Недолго думая он позвал извозчика и повез меня в библиотеку школы Штиглица. Там он показал мне несколько гравюр Уго да Карпи и Занетти[176]
. Особенно одна гравюра Уго да Карпи меня восхитила. Старик с лошадью в волнах. Цветная, в несколько досок. Прекрасная вещь! Я первый раз видела цветную гравюру и была в совершенном восхищении. Не могла на нее налюбоваться: Матэ стоял и смотрел на меня.— Хотите ли так работать?
— О да! Так работать я хочу!
— Вы сможете так работать, только захотите.
И он взял тут же с меня клятву. Я, держа в руках эту гравюру, поклялась, что буду работать и резать гравюру. И я сдержала слово. Но и Матэ пошел мне навстречу, позволив мне резать, как я хочу и что хочу. Перед самым отъездом за границу я побывала у него несколько раз в мастерской и, наконец, резала, как хотела. Глядя на живую модель, я, зачернив доску, стала прямо работать резцом, не сделав на ней предварительно рисунка. Вырезала таким образом этюд женского торса, голову собаки и гравировала портрет Сони моей работы.
Так я и вернулась от него ни с чем. Не имея дерева, не имея достаточного количества инструментов, не зная, как печатать и чем печатать, и как делать цветную гравюру, и где достать бумагу, и какую бумагу, — я приходила в отчаяние. Мои немногочисленные друзья мне не могли помочь.
В это время я сделала маленькую гравюру в красках «Мальчик с собакой». Печатала ее масляными красками. Вышла жирная лепешка! Наконец, однажды Анюта Писарева принесла мне рекомендательное письмо к двум братьям-граверам Florian[177]

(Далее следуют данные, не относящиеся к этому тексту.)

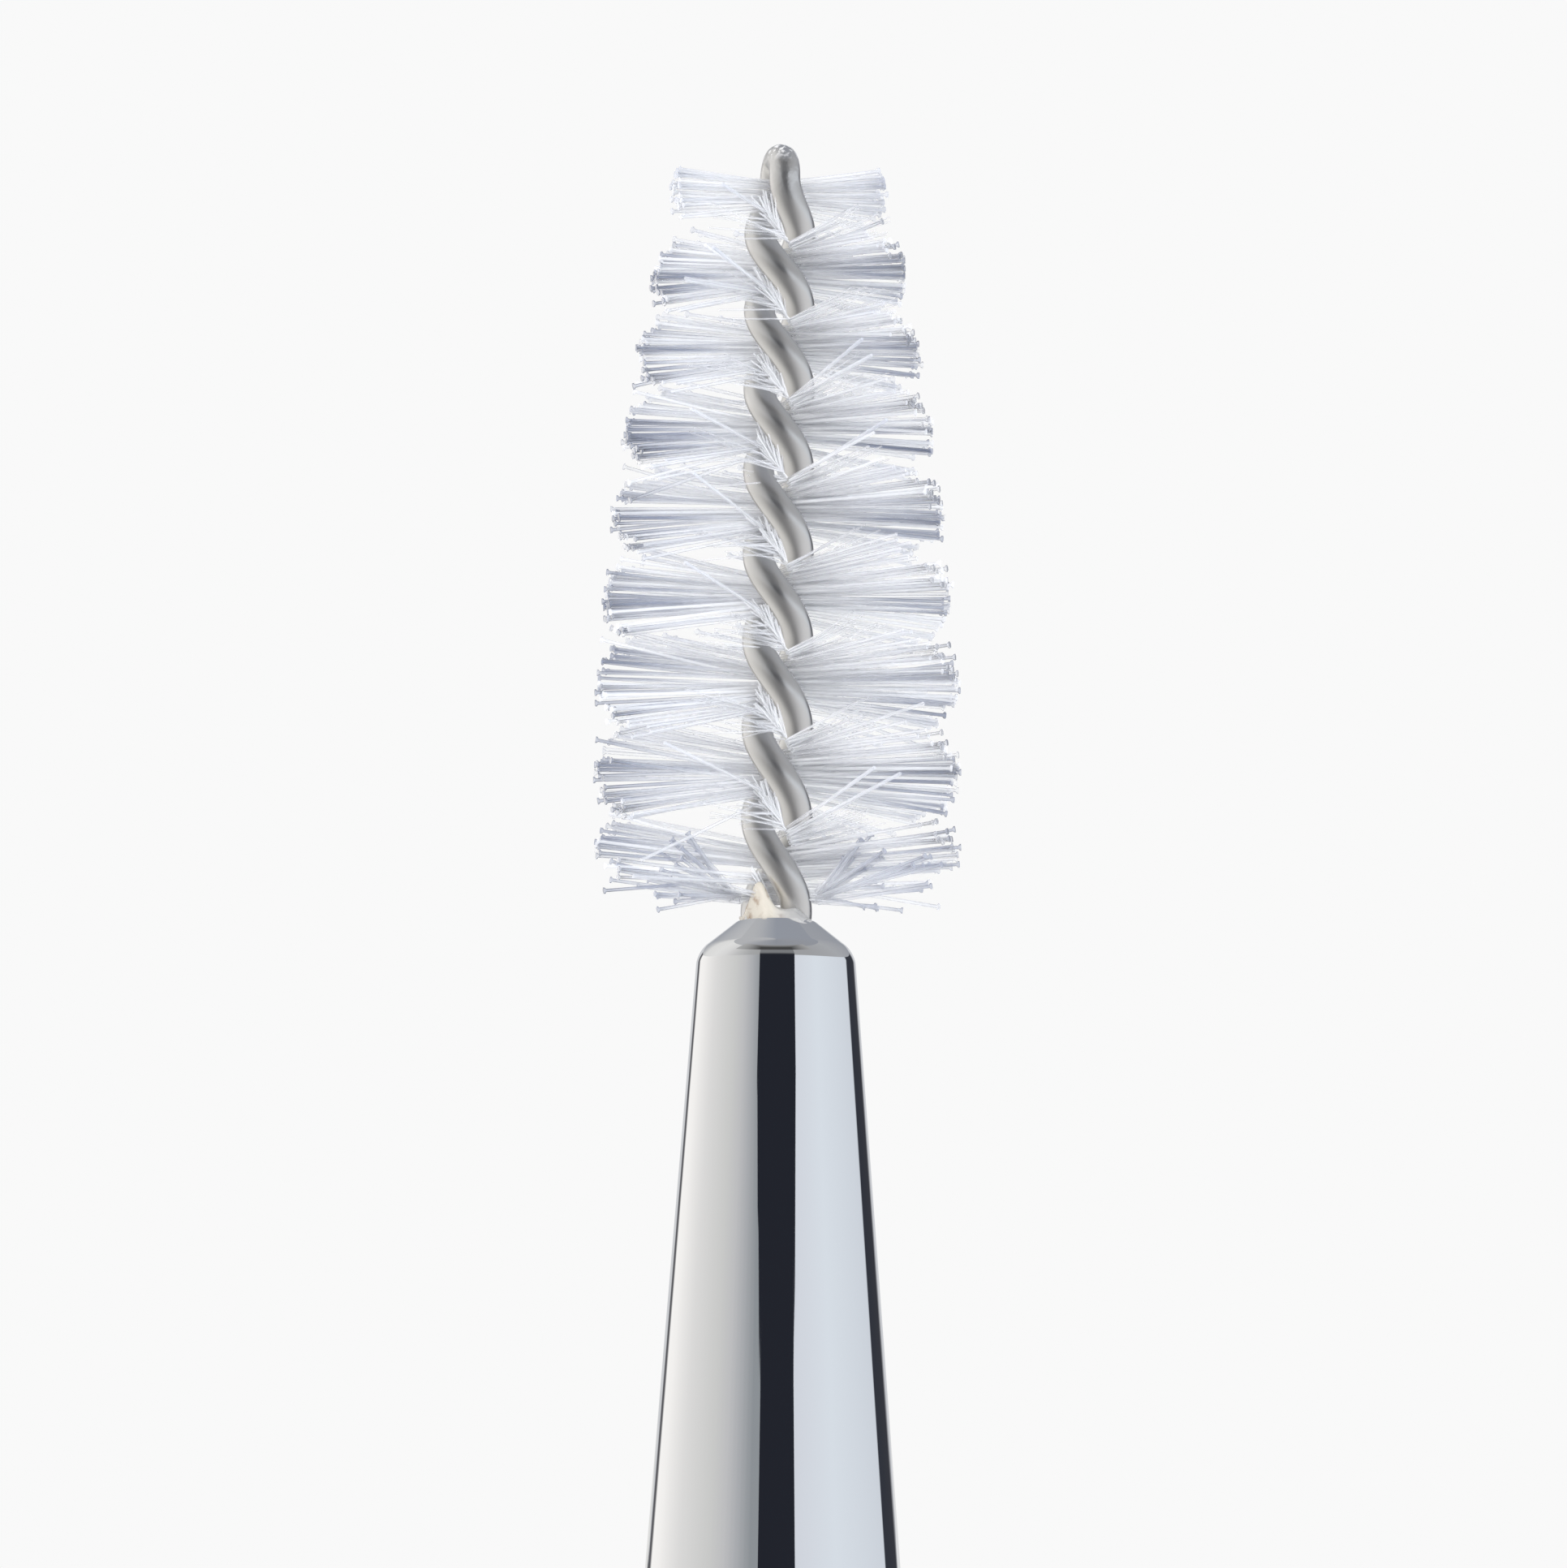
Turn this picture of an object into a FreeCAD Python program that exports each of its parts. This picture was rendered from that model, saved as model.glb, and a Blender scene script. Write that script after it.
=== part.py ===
"""Eyebrow brush: clear nylon filaments gripped in a twisted steel wire, on a slim chromed handle.

Millimetres. The brush stands on the handle's flat end: the origin is the centre of that end,
+Z runs up the brush to the tip of the wire, and -Y is the side that the photograph shows.
"""

import FreeCAD
import Part
import Sketcher

import math
import os

from FreeCAD import Placement, Rotation, Vector

doc = FreeCAD.newDocument("eyebrow_brush")

# Driving dimensions: the sheet's cells, in millimetres, degrees and counts
SIZES = {
    # handle, turned in one piece
    "handle_length": 103.1,  # flat end to the mouth of the bore
    "barrel_dia": 9.0,
    "nose_dia": 3.37,  # where the taper meets the nose, before the round
    "nose_height": 0.65,
    "taper_angle": 4.46,  # between the taper's side and the axis
    "taper_blend": 60.0,  # radius between the barrel and the taper
    "shoulder_round": 0.55,
    "mouth_lip": 0.06,  # flat ring round the bore
    "end_chamfer": 0.5,
    "bore_clear": 0.04,  # between the twisted wire and the bore, on the radius
    "bore_spare": 0.6,  # bore left empty under the wire's cut ends
    "drill_angle": 118.0,
    # wire, folded in two and twisted left-handed
    "wire_dia": 0.67,
    "wire_reach": 16.9,  # mouth of the bore to the tip of the fold
    "stem_depth": 5.0,  # length of wire inside the bore
    "wire_sides": 10,  # the round section is drawn with this many flats
    "half_turn": 1.667,  # length of the half turn that starts at first_front
    "half_turn_growth": 0.049,  # each half turn is longer than the one above it by this
    "first_front": 2.79,  # below the tip, where the second strand first passes the front
    "tip_fade": 1.0,  # length under the fold in which the twist builds up
    # filaments, straight lengths of nylon laid through the wire
    "filament_dia": 0.08,  # drawn as a square rod of this width
    "filament_clear": 0.01,  # to the next filament beside it, and to each strand
    "filament_columns": 2,
    "row_gap": 0.03,  # between a row of filaments and the row under it
    "top_row": 0.12,  # under the centre of the fold
    "bottom_row": 0.40,  # above the mouth of the bore
    "fan_tilt": 6.0,  # the outer columns lean up and down by this
    "sway_tilt": 4.0,  # how far the lean wanders along the brush
    # trimmed outline of the bristles, a bullet that is widest at its shoulder
    "trim_dia": 7.8,
    "trim_tip_dia": 4.3,
    "trim_shoulder": 12.0,  # the shoulder's depth under the tip
    # adhesive that holds the stem
    "adhesive_depth": 0.5,
    "adhesive_rise": 0.12,
}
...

. Она обратилась к незнакомому художнику, которого она увидела поправляющим с подмостков плафон зала Медицинской академии, и просила указать каких-нибудь граверов, могущих дать несколько практических советов одной молодой художнице. На следующий день он передал ей письмо к Florian’ам.После этого я начала самостоятельные шаги по гравюре. В это же время я познакомилась с произведениями трех граверов: Валлотона, Лепера и Ривьера[178]
.У меня осталась запись моего дневника того времени, относящаяся к 1899 году. Приведу ее целиком, как свидетельство моего тогдашнего мнения о них, которое с тех пор очень изменилось. (Я всегда замечала, что самые злые и беспощадные критики — это ученики и начинающие художники, каковым и я была в то время.)
«…Видела я довольно много в Париже гравюр Валлотона, который имеет сильный успех у публики. Но мне он не слишком понравился. Как человек он, должно быть, неглупый, наблюдательный, большой насмешник и даже остроумный. Но как художник — он мало художник. Большею частью гравюры его представляют композиции, состоящие из светотени, штрихов у него почти не бывает, исключая его портреты выдающихся современных людей, где манера его несколько другая. В композициях-гравюрах он берет цвет и тень широкими общими пятнами, не обращая внимания на то, где тень падающая и собственная, не обращая внимания на формы: иногда надо много догадки и остроумия, чтобы понять, что в таком-то черном пятне слито в общее тень руки, драпировка, сюртук, галстук и все лицо. А то часто видишь освещенный локоть руки, по которому догадываешься, что здесь находится рука, но дальше она бесследно пропадает на светлом переднике, и только по кончику одного пальца, который выглядывает по другую сторону передника, догадываешься, что в таком-то направлении и там-то кончается рука.
Уже далеко через край хвачено обобщение, а главное — малохудожественно. И тени нет вкуса и красоты и, конечно, понимания цели и условий хорошей, свободной и неусловной гравюры.
Материалы в гравюре — дерево и резец, которые дают право думать о красоте, заключающейся в линии, способной выражать все на свете — и чувство, и форму, и темперамент художника, и песню — все. Одним словом, линия есть одухотворенные, реально выраженные внешнее впечатление и внутреннее чувство и может быть невыразимой красоты. Это и есть главная сущность гравюры. Линия и совокупность линий.